Bright Angel Trail, South Rim
The South Rim, which is based around Grand Canyon Village, is the most popular spot for tourists visiting the Grand Canyon. This area is the most accessible, is the easiest to get around, and has the most viewpoints and hiking trails. The South Rim can be done in a day or can be spread out over a few days.
One thing to note is that the South Rim can get insanely busy, especially during the summer months. There are multiple large car parks around the village, but you may end up parked nowhere near the rim. If this is the case, there is a free shuttle bus service which will take you between the car parks and the rim.
How to get there:
You can drive to the South Rim via the south or the east on Highway 64. The price to enter Grand Canyon National Park is $25 per vehicle for a week-long permit (this gives you access to both the South Rim and North Rim).
I rented a car and drove to the South Rim from the east, which I would definitely recommend as the viewpoints are so much quieter than the ones at the village.
If you’re not interested in driving to the canyon, you can do a day trip from Las Vegas like this Grand Canyon tour (which includes a helicopter flight over the canyon!).
One of the viewpoints along the East Rim (I think it was Grandview Point)
Mather Point is often used as a first viewpoint of the canyon. Also take a look at Yavapai Point or Hopi Point, which are popular for sunrise and sunset shots of the canyon.
- South Rim Trail is a 7 mile hike from Grand Canyon Village to Hermits Rest. This flat trail follows the rim and can be shortened to any length you like, so this one is good for people who aren’t into the idea of a steep hike into the canyon.
- Bright Angel Trail is a 6 mile steep hike which eventually goes to the river at the base of the canyon, but it can be shortened to 1-2 miles by turning back at various points. Rob and I did this one on our last visit (we turned back after about 45 minutes).
- Ooh-Ahh Point via Kaibaba Trail is a 2 mile hike beyond the rim of the canyon that provides spectacular views. This one should also be a little quieter as it’s further away from the village.
Other things to do:
- Visit Hopi House, a Native American arts and crafts center.
- Take a mule trip into the canyon.
- Do a helicopter tour, which will fly your directly over the Grand Canyon for the best views of the Colorado River and Painted Desert.
Where to stay:
There are a few options for staying near the South Rim. You can stay in Grand Canyon Village, though do keep in mind that you will have to book a room months in advance. You can try El Tovar Hotel (a historic hotel very near to the canyon rim) or Yavapai Lodge (about a mile walk from the rim).
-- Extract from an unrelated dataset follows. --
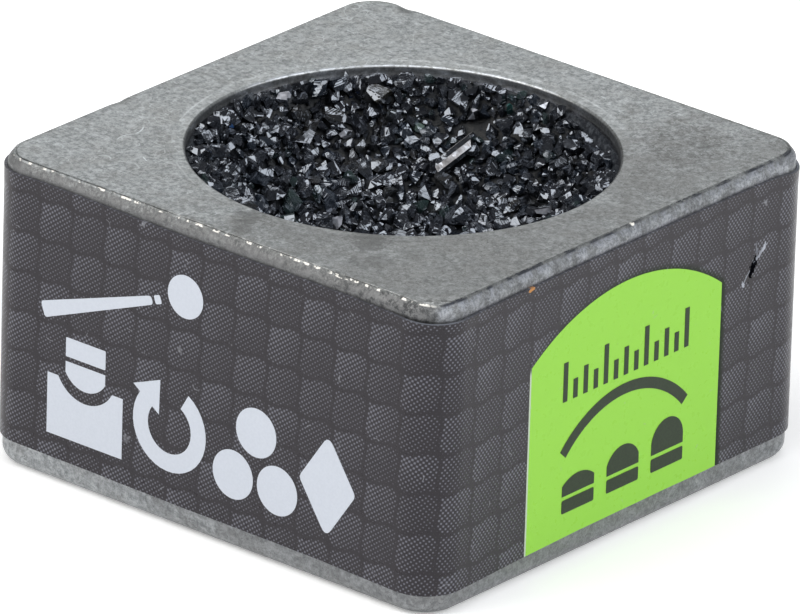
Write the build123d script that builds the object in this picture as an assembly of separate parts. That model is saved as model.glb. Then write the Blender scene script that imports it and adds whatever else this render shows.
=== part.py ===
from build123d import *
import math
import os
import random

# Cue-tip shaper and scuffer block, in millimetres. +Z is up and the origin is at the
# centre of the bottom face. The shaper dish opens upwards and the scuffer dish downwards.

# Cast block
BLOCK_W = 22.225  # 7/8 in across the flats
BLOCK_H = 12.7  # 1/2 in
CORNER_R = 1.6
TOP_CHAMFER = 0.33
BASE_FILLET = 0.6

# Dish mouths, alike at both ends
MOUTH_R = 8.3
MOUTH_CHAMFER = 0.1
RIM_WALL = 0.4  # bare straight wall between the mouth and the abrasive
LAND_R = 8.8  # machined ring round the mouth
LAND_DEPTH = 0.02

# Shaper dish: the crystals' points lie on a sphere of half a dime's diameter
SHAPER_TIP_R = 8.96
SHAPER_LINING = 0.44  # bond and crystals together
SHAPER_BOND = 0.15

# Scuffer dish
SCUFFER_METAL_DEPTH = 3.3
SCUFFER_BOND = 0.12

# Printed wrap
WRAP_T = 0.12
WRAP_BOTTOM = 1.08
WRAP_TOP = 12.28
SEAM_GAP = 0.15
SEAM_Y = 7.5  # the seam is on the -X face

# Crystals: mean width and height of the tallest above the bond
SHAPER_PITCH = 0.74
SHAPER_PEAK = 0.4
SCUFFER_PITCH = 0.62
SCUFFER_PEAK = 0.22
LOWEST_PEAK = 0.5  # share of the tallest
INSET_LEAST = 0.02  # how far a base corner is drawn in towards its crystal's middle
INSET_MOST = 0.15
TOP_LEAST = 0.3  # how far a top corner is drawn in
TOP_MOST = 0.75
CORNERS = 6  # of each crystal
THREE_CORNERED = 0.25  # share of crystals with a three-cornered base
SPACING_TRIES = 5  # more gives more even spacing
NEIGHBOURS = 16  # nearest crystals that can border one


def cap_centre_height(radius, rim):
    """Distance from a sphere's centre to the plane that cuts it in a circle of radius rim."""
    return math.sqrt(radius**2 - rim**2)


SHAPER_METAL_R = SHAPER_TIP_R + SHAPER_LINING
SHAPER_CENTRE_Z = BLOCK_H - RIM_WALL + cap_centre_height(SHAPER_METAL_R, MOUTH_R)
SCUFFER_SAG = SCUFFER_METAL_DEPTH - RIM_WALL
SCUFFER_METAL_R = (MOUTH_R**2 + SCUFFER_SAG**2) / (2 * SCUFFER_SAG)
SCUFFER_CENTRE_Z = SCUFFER_METAL_DEPTH - SCUFFER_METAL_R


def ball(radius, z):
    return Pos(0, 0, z) * Sphere(radius)


def disc(radius, low, high):
    return Pos(0, 0, low) * Cylinder(radius, high - low, align=(Align.CENTER, Align.CENTER, Align.MIN))


def mouth_cut():
    """Straight wall, chamfered edge and machined ring of a mouth that opens upwards at z = 0."""
    edge_low = -LAND_DEPTH - MOUTH_CHAMFER
    wall = disc(MOUTH_R, -RIM_WALL, 0)
    land = disc(LAND_R, -LAND_DEPTH, 0)
    edge = Cone(MOUTH_R, MOUTH_R + MOUTH_CHAMFER, MOUTH_CHAMFER, align=(Align.CENTER, Align.CENTER, Align.MIN))
    return wall + land + Pos(0, 0, edge_low) * edge


def shaper_bowl(radius):
    """The space of a given sphere radius under the shaper's straight wall."""
    return ball(radius, SHAPER_CENTRE_Z) & disc(BLOCK_W, 0, BLOCK_H - RIM_WALL)


def scuffer_bowl(radius):
    """The space of a given sphere radius above the scuffer's straight wall."""
    return ball(radius, SCUFFER_CENTRE_Z) & disc(BLOCK_W, RIM_WALL, BLOCK_H)


def make_block():
    body = extrude(RectangleRounded(BLOCK_W, BLOCK_W, CORNER_R), amount=BLOCK_H)
    body = chamfer(body.faces().sort_by(Axis.Z)[-1].edges(), TOP_CHAMFER)
    body = fillet(body.faces().sort_by(Axis.Z)[0].edges(), BASE_FILLET)
    body -= Pos(0, 0, BLOCK_H) * mouth_cut()
    body -= shaper_bowl(SHAPER_METAL_R)
    body -= Rot(180, 0, 0) * mouth_cut()
    body -= scuffer_bowl(SCUFFER_METAL_R)
    return body


def make_wrap():
    outside = RectangleRounded(BLOCK_W + 2 * WRAP_T, BLOCK_W + 2 * WRAP_T, CORNER_R + WRAP_T)
    inside = RectangleRounded(BLOCK_W, BLOCK_W, CORNER_R)
    wrap = Pos(0, 0, WRAP_BOTTOM) * extrude(outside - inside, amount=WRAP_TOP - WRAP_BOTTOM)
    seam = Box(4 * WRAP_T, SEAM_GAP, BLOCK_H, align=(Align.CENTER, Align.CENTER, Align.MIN))
    return wrap - Pos(-BLOCK_W / 2, SEAM_Y, 0) * seam


def direction(angle, turn):
    """Unit vector at an angle from straight down."""
    flat = math.sin(angle)
    return flat * math.cos(turn), flat * math.sin(turn), -math.cos(angle)


def dot(one, other):
    return sum(a * b for a, b in zip(one, other))


def tangents(turn, angle):
    """Two directions across a sphere at a spot on it: outwards from the pole, and round it."""
    return direction(angle + math.pi / 2, turn), (-math.sin(turn), math.cos(turn), 0)


def scatter(rng, cap_angle, sphere_r, pitch):
    """Well-spaced random spots on a spherical cap, as (angle from straight down, turn)."""
    area = 2 * math.pi * (1 - math.cos(cap_angle)) * sphere_r**2
    spots = []
    placed = []
    for _ in range(round(area / pitch**2)):
        best = None
        for _ in range(SPACING_TRIES):
            angle = math.acos(rng.uniform(math.cos(cap_angle), 1))
            turn = rng.uniform(0, 2 * math.pi)
            out = direction(angle, turn)
            nearest = max((dot(out, other) for other in placed), default=-1)
            if best is None or nearest < best[0]:
                best = (nearest, out, angle, turn)
        placed.append(best[1])
        spots.append(best[2:])
    return spots


def clip(outline, across, along, limit):
    """The part of a flat outline where across * u + along * v is at most limit."""
    kept = []
    for (u0, v0), (u1, v1) in zip(outline, outline[1:] + outline[:1]):
        room0 = limit - across * u0 - along * v0
        room1 = limit - across * u1 - along * v1
        if room0 >= 0:
            kept.append((u0, v0))
        if room0 * room1 < 0:
            share = room0 / (room0 - room1)
            kept.append((u0 + (u1 - u0) * share, v0 + (v1 - v0) * share))
    return kept


def cell(spot, placed, cap_angle):
    """Outline of the ground nearer to a spot than to any other, on the plane that touches it there."""
    angle, turn = spot
    here = direction(angle, turn)
    out, around = tangents(turn, angle)
    edge = direction(cap_angle - math.pi / 2, turn)
    outline = [(-1, -1), (1, -1), (1, 1), (-1, 1)]
    outline = clip(outline, -dot(edge, out), -dot(edge, around), dot(edge, here))
    nearest = sorted(placed, key=lambda other: -dot(here, other))
    for other in nearest[1:NEIGHBOURS]:
        outline = clip(outline, dot(other, out), dot(other, around), 1 - dot(other, here))
    return outline


def drawn_in(corner, middle, share):
    return tuple(a + (b - a) * share for a, b in zip(corner, middle))


def crystal(rng, spot, outline, sphere_r, peak):
    """A sharp crystal on a cell, whose base corners touch the inside of a sphere about the origin."""
    middle = tuple(sum(values) / len(outline) for values in zip(*outline))
    base_count = 3 if rng.random() < THREE_CORNERED else 4
    first = rng.randrange(len(outline))
    picked = [outline[(first + len(outline) * i // base_count) % len(outline)] for i in range(base_count)]
    base = [drawn_in(corner, middle, rng.uniform(INSET_LEAST, INSET_MOST)) for corner in picked]
    above = rng.sample(picked, CORNERS - base_count)
    top = [drawn_in(corner, middle, rng.uniform(TOP_LEAST, TOP_MOST)) for corner in above]
    angle, turn = spot
    here = Vector(direction(angle, turn))
    out, around = tangents(turn, angle)
    points = []
    for corners, lift in ((base, 0), (top, peak)):
        for u, v in corners:
            aim = here + Vector(out) * u + Vector(around) * v
            points.append(aim * ((sphere_r - lift * rng.uniform(LOWEST_PEAK, 1)) / aim.length))
    return ConvexPolyhedron(points)


def make_grit(seed, sphere_r, cap_angle, pitch, peak):
    rng = random.Random(seed)
    spots = scatter(rng, cap_angle, sphere_r, pitch)
    placed = [direction(angle, turn) for angle, turn in spots]
    return [crystal(rng, spot, cell(spot, placed, cap_angle), sphere_r, peak) for spot in spots]


def shaper_parts():
    bond_r = SHAPER_METAL_R - SHAPER_BOND
    bond = shaper_bowl(SHAPER_METAL_R) - ball(bond_r, SHAPER_CENTRE_Z)
    cap_angle = math.acos((SHAPER_CENTRE_Z - BLOCK_H + RIM_WALL) / bond_r)
    crystals = make_grit(353, bond_r, cap_angle, SHAPER_PITCH, SHAPER_PEAK)
    return bond, Compound(children=[Pos(0, 0, SHAPER_CENTRE_Z) * item for item in crystals])


def scuffer_parts():
    bond_r = SCUFFER_METAL_R - SCUFFER_BOND
    bond = scuffer_bowl(SCUFFER_METAL_R) - ball(bond_r, SCUFFER_CENTRE_Z)
    cap_angle = math.acos((RIM_WALL - SCUFFER_CENTRE_Z) / bond_r)
    crystals = make_grit(77, bond_r, cap_angle, SCUFFER_PITCH, SCUFFER_PEAK)
    turned = [Pos(0, 0, SCUFFER_CENTRE_Z) * Rot(180, 0, 0) * item for item in crystals]
    return bond, Compound(children=turned)


os.makedirs("parts", exist_ok=True)
shaper_bond, shaper_grit = shaper_parts()
scuffer_bond, scuffer_grit = scuffer_parts()
export_step(make_block(), "parts/block.step")
export_step(make_wrap(), "parts/wrap_label.step")
export_step(shaper_bond, "parts/shaper_bond.step")
export_step(shaper_grit, "parts/shaper_grit.step")
export_step(scuffer_bond, "parts/scuffer_bond.step")
export_step(scuffer_grit, "parts/scuffer_grit.step")
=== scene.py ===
import itertools
import math
import random
from functools import partialmethod

import bmesh
import bpy
from mathutils import Matrix, Quaternion, Vector, noise


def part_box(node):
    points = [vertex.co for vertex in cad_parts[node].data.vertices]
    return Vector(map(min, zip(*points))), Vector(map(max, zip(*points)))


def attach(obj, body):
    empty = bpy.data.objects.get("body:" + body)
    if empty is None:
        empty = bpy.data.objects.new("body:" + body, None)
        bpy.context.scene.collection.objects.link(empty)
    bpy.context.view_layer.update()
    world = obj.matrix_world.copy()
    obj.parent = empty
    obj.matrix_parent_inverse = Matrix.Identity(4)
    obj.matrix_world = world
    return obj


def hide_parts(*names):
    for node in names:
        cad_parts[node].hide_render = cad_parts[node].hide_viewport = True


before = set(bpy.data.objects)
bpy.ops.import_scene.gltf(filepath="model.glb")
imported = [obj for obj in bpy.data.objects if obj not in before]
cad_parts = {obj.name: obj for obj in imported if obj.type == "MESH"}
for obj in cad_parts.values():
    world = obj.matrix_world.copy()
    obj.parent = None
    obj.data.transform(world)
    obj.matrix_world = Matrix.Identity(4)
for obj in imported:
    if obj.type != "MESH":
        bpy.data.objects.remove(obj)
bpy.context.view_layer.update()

# Everything below is worked out in millimetres and made in metres.
MM = 0.001
block_low, block_high = (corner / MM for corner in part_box("block"))
wrap_low, wrap_high = (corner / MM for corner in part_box("wrap_label"))
shaper_low, shaper_high = (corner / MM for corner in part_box("shaper_bond"))
scuffer_low, scuffer_high = (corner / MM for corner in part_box("scuffer_bond"))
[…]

Other nearby towns are Tuscayan, which is about a 10 minute drive from Grand Canyon Village, or Williams, which is about an hour drive. We ended up staying at La Quinta Inn & Suites in Williams as it had the best rates for accommodation.
Hiking into the canyon from the North Rim
The North Rim only receives about 10% of the tourists that visit the Grand Canyon, so choose this location if you prefer to avoid the crowds. This area can easily be done in a day.
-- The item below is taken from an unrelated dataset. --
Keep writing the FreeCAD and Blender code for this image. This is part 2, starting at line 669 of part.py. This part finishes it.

The North Rim actually sits 1000 feet higher in elevation than the South Rim, so while it has less viewpoints and attractions, it’s argued that the views are slightly better.
How to get there:
The North Rim is accessible via Highway 67. You can drive in from the nearby towns of Page, AZ (which is about 2.5 hours away) or Kanab, UT (about 1.5 hours drive).
Bright Angel Point is the most popular viewpoint at the North Rim. Cape Royal and Point Imperial are a short drive away and are great for sunrise and sunset.
- Cape Royal Trail and Bright Angel Point Trail are popular hikes at the North Rim. Both are an easy half mile roundtrip.
- Coconino Overlook via the North Kaibab Trail is a more challenging 1.4 mile roundtrip hike climbing 800 feet down.
Where to stay:
If you book far enough ahead (like, an entire year in advance!) then you might score a room at Grand Canyon Lodge which is the only hotel located at the North Rim.
Desert View Watchtower, East Rim
Other points of interest:
- Desert View, an old watchtower near the east entrance of the National Park. Climb the tower for an awesome first view of the canyon.
- Tusayan Ruins and Museum, an 800-year-old Pueblo Indian site.
- Havasu Falls, a tribal reservation located inside the canyon. The Havasu Falls Trail will take you to a stunning waterfall with bright blue water that looks like an oasis in the red desert.
- Grand Canyon Skywalk, a glass-bottomed bridge located only 2.5 hours drive from Las Vegas. Tickets must be purchased as part of a Gold Package or as part of a day tour from Las Vegas.
When to go:
June-August is peak season for the Grand Canyon. Lodging and campsites can both book up far in advance for these months, so be sure to make your reservations as early as possible if you are planning to go during this time.
The South Rim is open year-round. Spring and Fall are often considered the best times to visit as the weather is milder and there are less crowds. The North Rim is only open from mid-May to mid-October, as the roads are less accessible through the winter months.
What to bring
- Water. Or a few drink bottles to fill with water. You will need lots of it, especially if you are planning to hike.
- Trail mix. Make sure you take some high energy snacks (like nuts) to keep you going if you’re hiking. You should be able to buy this at the Grand Canyon general store.
- Hiking boots or sneakers. You’ll need some comfortable shoes fit for walking on dirt trails.
- Gear for all weather. The Grand Canyon gets very little rain, but mid-June to mid-September is considered monsoon season and thunderstorms are frequent at this time of year.